None of the final five songs scale the heights of this song or any of the other epics, but they’re all impressive regardless. “Night Flight” is a solid, fun pop song (to the extent that Led Zeppelin can be pop), where-as “The Wanton Song” is a great back-to-basics riff rocker, which is followed by “Boogie With Stu”, an effective piano-driven song with a nice barroom vibe. Closing out the album are “Black Country Woman,” a mostly acoustic number that is a minor, but still pleasant effort, and “Sick Again,” which is simply a great rock song without aspirations of being anything more.
And there you have it.

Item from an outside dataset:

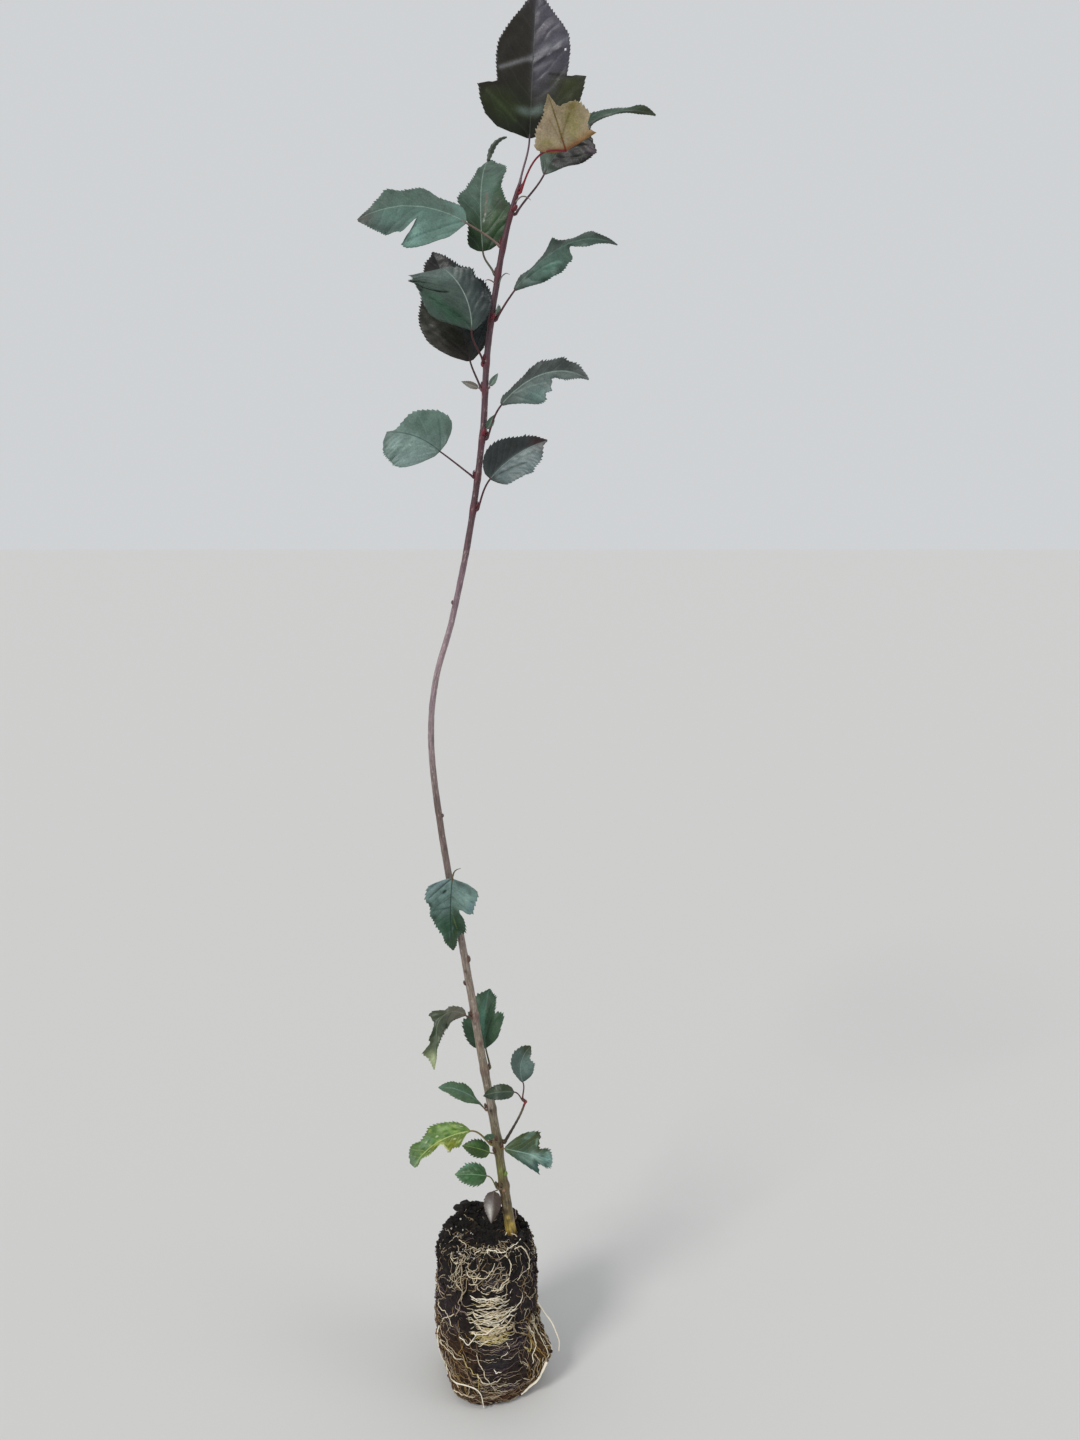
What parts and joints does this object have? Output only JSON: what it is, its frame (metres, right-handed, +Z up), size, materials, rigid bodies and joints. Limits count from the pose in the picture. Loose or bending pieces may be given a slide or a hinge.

Two discs of such great material can be exhausting to listen to (I’m exhausted just thinking about it), but if you’re looking to expand your knowledge of rock music then look no further (and, can you really say you like rock music without listening to at least one album by the genre’s quintessential band?). “Physical Graffiti” manages the almost impossible task of being incredibly consistent and containing numerous absolutely incendiary peaks. Although I’ve described the songs here, the real reason why the album is so great is how it works as a cohesive statement. It’s one of the few albums that is much more than a mere collection of songs (great though almost all of these songs are), and listening to it in its entirety is about as rewarding as listening to music can be (despite what classical music snobs may say). “Physical Graffiti” is an experience — one that any lover of music should be able to appreciate. And, no matter what I say, it will always retain its status as one of the greatest albums ever released. “Physical Graffiti,” like the band whose talent it serves as a testament to, is timeless.